We can use the customer ID in order to track the purchases of each customer. For instance, given a single customer ID, we can determine the total number of units that they purchased. This data is still easy to obtain, so we can't talk about hidden patterns. However, there is still a lot of information about the customers that cannot be directly displayed.

Some customers have similar customer habits. Examples of customer categories are:

Students
Housewives
Elderly people

Each group of people displays some specific purchase habits that are as follows:

Available money to spend
Products that the customers are interested in
Date and time of the purchase

For instance, students have, on average, less money to spend than other people. Moms are keener to buy groceries and products for the house. Students are more likely to go to the supermarket after school; elderly people will go at almost any time of day.

The data doesn't display which customer IDs are associated with each category of customers, even if it contains some information about their behavior. However, it's hard to identify which customers are similar in order to perform a simple analysis operation. In addition, in order to identify the groups, we need to have an initial guess about the categories of customers.

Business problems require hidden information

A business problem might require some hidden information. In the supermarket example, we want to address an ad-hoc marketing and discount campaign to some groups of customers.

The options of the marketing campaign determine the following:

Which items are advertised
Which items are discounted
The discount
Which weekdays are affected by the promotion

If the supermarket was very small, it would have been possible to extract the data about each customer and consequently address them with a specific campaign. However, the supermarket is big and there are many customers, so it'll be impossible to take into account each one of them separately without the use of some data processing.

A possibility is to define a method that automatically reads the data about each customer and consequently chooses the marketing campaign. This approach requires the following:

Organizing the data and selected information
Modeling the data
Defining the action

This approach works, although it has some drawbacks. The decision about a marketing campaign requires a general picture about the customer base. After having understood the patterns in the customer behavior, it's possible to define a method for the purpose of choosing the marketing campaign starting from the customer behavior. Therefore, this method requires some previous analysis.

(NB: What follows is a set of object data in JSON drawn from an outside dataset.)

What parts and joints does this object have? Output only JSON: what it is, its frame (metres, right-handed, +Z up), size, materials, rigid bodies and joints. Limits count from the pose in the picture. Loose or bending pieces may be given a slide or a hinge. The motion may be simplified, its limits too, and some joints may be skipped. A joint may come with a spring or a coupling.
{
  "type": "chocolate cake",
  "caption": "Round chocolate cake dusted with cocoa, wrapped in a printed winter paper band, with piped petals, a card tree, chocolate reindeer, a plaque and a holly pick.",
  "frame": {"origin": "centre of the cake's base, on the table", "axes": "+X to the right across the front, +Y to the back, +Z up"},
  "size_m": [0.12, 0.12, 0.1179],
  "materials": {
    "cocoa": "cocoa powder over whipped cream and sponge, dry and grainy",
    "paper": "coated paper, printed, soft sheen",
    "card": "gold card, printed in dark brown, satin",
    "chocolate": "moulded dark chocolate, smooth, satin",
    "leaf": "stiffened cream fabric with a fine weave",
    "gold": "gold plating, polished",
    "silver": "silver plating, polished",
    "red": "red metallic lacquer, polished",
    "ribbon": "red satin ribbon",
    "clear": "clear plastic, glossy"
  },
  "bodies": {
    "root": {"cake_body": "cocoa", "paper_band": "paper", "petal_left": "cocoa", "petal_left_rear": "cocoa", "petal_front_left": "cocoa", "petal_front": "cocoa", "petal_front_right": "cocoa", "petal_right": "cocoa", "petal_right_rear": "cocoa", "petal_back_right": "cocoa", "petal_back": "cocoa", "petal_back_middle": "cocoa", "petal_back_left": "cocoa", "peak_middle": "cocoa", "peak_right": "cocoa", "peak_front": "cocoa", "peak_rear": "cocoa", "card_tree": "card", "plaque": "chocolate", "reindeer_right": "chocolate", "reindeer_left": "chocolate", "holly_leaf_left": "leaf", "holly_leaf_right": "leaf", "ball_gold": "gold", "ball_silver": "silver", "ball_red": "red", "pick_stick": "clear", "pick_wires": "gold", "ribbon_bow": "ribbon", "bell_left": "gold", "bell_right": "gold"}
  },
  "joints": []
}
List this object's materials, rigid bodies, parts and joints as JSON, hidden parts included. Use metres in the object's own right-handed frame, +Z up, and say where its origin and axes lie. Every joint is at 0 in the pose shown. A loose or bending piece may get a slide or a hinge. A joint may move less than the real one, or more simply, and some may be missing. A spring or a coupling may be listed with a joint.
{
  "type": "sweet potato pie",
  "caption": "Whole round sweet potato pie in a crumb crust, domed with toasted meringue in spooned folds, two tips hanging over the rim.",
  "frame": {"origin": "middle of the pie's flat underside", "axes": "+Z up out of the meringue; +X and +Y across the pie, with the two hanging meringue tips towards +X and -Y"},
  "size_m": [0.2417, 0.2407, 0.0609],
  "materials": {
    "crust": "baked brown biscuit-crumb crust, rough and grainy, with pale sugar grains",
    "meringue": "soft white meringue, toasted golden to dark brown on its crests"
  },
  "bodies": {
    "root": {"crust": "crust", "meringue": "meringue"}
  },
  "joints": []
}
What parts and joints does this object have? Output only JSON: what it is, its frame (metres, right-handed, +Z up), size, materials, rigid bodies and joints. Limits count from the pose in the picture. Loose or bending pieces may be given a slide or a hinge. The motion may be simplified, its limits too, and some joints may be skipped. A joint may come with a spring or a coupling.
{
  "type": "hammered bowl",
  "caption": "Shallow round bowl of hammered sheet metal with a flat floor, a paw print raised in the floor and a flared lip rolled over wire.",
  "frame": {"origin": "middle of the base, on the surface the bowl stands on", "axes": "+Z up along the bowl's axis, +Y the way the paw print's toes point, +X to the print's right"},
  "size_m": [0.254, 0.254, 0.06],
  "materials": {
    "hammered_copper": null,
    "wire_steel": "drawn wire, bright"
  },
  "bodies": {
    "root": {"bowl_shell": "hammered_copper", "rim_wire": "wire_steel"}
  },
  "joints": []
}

Another solution is to identify groups of customers that have similar habits. Once the groups are defined, it's possible to analyze each group separately in order to understand its common purchase behavior.

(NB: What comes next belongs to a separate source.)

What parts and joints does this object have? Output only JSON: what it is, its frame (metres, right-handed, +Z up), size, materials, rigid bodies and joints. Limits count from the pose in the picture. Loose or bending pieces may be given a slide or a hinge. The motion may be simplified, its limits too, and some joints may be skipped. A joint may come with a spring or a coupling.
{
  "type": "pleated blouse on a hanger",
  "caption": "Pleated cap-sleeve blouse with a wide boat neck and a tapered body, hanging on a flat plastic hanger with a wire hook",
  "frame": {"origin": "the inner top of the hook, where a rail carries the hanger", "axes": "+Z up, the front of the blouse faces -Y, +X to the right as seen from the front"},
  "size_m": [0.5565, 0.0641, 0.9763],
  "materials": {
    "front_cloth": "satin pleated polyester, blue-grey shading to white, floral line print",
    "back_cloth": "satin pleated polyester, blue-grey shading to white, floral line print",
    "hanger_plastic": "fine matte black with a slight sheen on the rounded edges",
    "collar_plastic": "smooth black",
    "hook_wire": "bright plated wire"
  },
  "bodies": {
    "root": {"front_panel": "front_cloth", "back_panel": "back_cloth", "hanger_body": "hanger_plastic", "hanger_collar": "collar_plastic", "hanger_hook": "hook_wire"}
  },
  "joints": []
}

The following chart shows some customers represented by small circles, where the big circles represent the homogeneous groups of customers:

In this way, the supermarket has some information about each group that helps them identify the right marketing campaign by combining the following:

Some aggregated information about the customers of the group
Some business knowledge that allows them to define a proper marketing campaign

Assuming that each customer will have the same habits in the future, at least in the short term, it's possible to identify the purchase behavior and interests of each group of customers and consequently target them with the same campaign.

Reshaping the data

Starting from the POS data, we want to model the purchase habits of the supermarket customers in order to identify homogeneous groups. Although the POS data doesn't display the customer behavior directly, it contains the customer ID. The behavior of each customer can be modeled by measuring their habits. For instance, we can measure the total number of units that they have purchased over the last few years. Similarly, we can define some other Key Performance Indicators (KPIs) that are values describing different aspects of the behavior. After extracting all the transactions related to a customer, we can define KPIs as follows:

The total number of units that they purchased in the previous year
The total amount of money that they spent in the last year
The percentage of units that they purchased between 6 p.m. and 7 p.m.
The total money spent in a specific item department
The percentage of money that they spent in summer

There are different options for choosing the KPIs and they should be relevant to the problem. In our example, we want to determine in which products the customers are likely to be interested.

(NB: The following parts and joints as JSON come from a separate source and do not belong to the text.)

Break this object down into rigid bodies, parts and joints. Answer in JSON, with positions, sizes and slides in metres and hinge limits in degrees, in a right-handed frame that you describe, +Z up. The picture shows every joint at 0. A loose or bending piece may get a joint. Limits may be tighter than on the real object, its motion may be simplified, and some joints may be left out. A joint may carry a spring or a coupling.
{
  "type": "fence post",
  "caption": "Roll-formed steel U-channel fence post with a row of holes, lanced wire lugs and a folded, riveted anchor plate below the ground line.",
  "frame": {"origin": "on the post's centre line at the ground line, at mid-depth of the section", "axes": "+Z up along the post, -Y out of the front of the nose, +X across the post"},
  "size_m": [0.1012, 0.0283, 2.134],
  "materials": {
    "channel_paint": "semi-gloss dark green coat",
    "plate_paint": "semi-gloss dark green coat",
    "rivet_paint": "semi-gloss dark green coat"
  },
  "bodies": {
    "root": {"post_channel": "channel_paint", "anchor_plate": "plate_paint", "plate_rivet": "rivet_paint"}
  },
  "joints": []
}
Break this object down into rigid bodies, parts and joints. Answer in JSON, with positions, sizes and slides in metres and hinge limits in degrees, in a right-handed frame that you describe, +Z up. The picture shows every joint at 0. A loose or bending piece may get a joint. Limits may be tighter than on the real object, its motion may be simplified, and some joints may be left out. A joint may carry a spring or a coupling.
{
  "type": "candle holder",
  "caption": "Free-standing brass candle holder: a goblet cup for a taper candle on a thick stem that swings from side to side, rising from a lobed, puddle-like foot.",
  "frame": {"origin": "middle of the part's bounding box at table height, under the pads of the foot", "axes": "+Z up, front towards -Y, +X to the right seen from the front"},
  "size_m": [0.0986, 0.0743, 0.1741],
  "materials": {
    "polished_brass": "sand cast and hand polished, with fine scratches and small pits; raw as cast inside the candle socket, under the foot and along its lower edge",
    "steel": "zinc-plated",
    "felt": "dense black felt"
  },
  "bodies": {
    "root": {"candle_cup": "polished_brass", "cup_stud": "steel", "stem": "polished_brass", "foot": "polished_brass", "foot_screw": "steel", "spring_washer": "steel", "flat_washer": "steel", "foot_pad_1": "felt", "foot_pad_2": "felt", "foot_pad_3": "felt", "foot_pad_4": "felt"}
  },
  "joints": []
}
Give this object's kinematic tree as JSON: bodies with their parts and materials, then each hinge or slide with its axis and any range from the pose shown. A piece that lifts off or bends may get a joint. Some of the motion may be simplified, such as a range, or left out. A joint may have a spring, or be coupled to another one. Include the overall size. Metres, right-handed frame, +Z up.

Some KPIs that are relevant to the problem are as follows:

The total money spent in the last year, in order to identify the maximum amount of money that a customer can spend
The percentage of money spent in different item departments, in order to identify what the customer is interested in
The percentage of purchases in the morning and in the early afternoon, in order to identify housewives and pensioners

Given a small set of customers, it's easy to identify homogeneous groups by observing the data. However, if we have many customers and/or KPIs, we need computing tools to uncover the hidden patterns in the data.

Identifying patterns with unsupervised learning

There are some machine learning algorithms that identify hidden structures, and this branch of techniques is called "unsupervised learning". Starting from the data, the unsupervised learning algorithms identify patterns and labels that are not directly displayed.

In our example, we model the customers using a proper set of KPIs that describe their purchase behavior. Our target is to identify groups that have similar values for the KPIs.

In order to associate the customers, the first step is to measure how similar they are. Observing the data of two customers, we can see that they are similar if the values of their KPIs are similar. Since there are many customers, we can't observe data manually, so we need to define a criterion. The criterion is a function that takes as an input the KPIs of two customers and computes a distance, which is a number that expresses the dissimilarity between the values. In this way, there is an objective way to state how similar two customers are.

We have modeled the customers through objects whose similarity can be measured. There are several machine learning algorithms that group similar objects, and they're called clustering techniques. The techniques group together similar customers and consequently identify homogeneous groups.

There are different options to group the customers, depending on:

The number of desired clusters
The relevance of each KPI
The way to identify clusters

There are different options for clustering, and most of the algorithms contain some parameters. In order to choose the proper technique and setup, we need to explore the data to understand the business problem.

This chapter is just an introductory chapter, and clustering is just an example of unsupervised learning.

Making business decisions with unsupervised learning

Clustering techniques allow us to identify homogeneous groups of customers. For each cluster, the supermarket has to define a marketing campaign targeting its customers using promotions and discounts.

For each cluster, it's possible to define a summary table showing the average customer's behavior. Combining this information with some business expertise, the supermarket can maximize the positive impact of the campaign.

In conclusion, clustering allows us to convert a massive volume of data into a small set of relevant information. Then, a business expert can read and understand the clustering results to make the best decisions.

This example showed how data and expertise are strongly linked. The machine learning algorithms required the KPIs that are defined using business expertise. After the algorithm has processed the data, business expertise is necessary to identify the right action.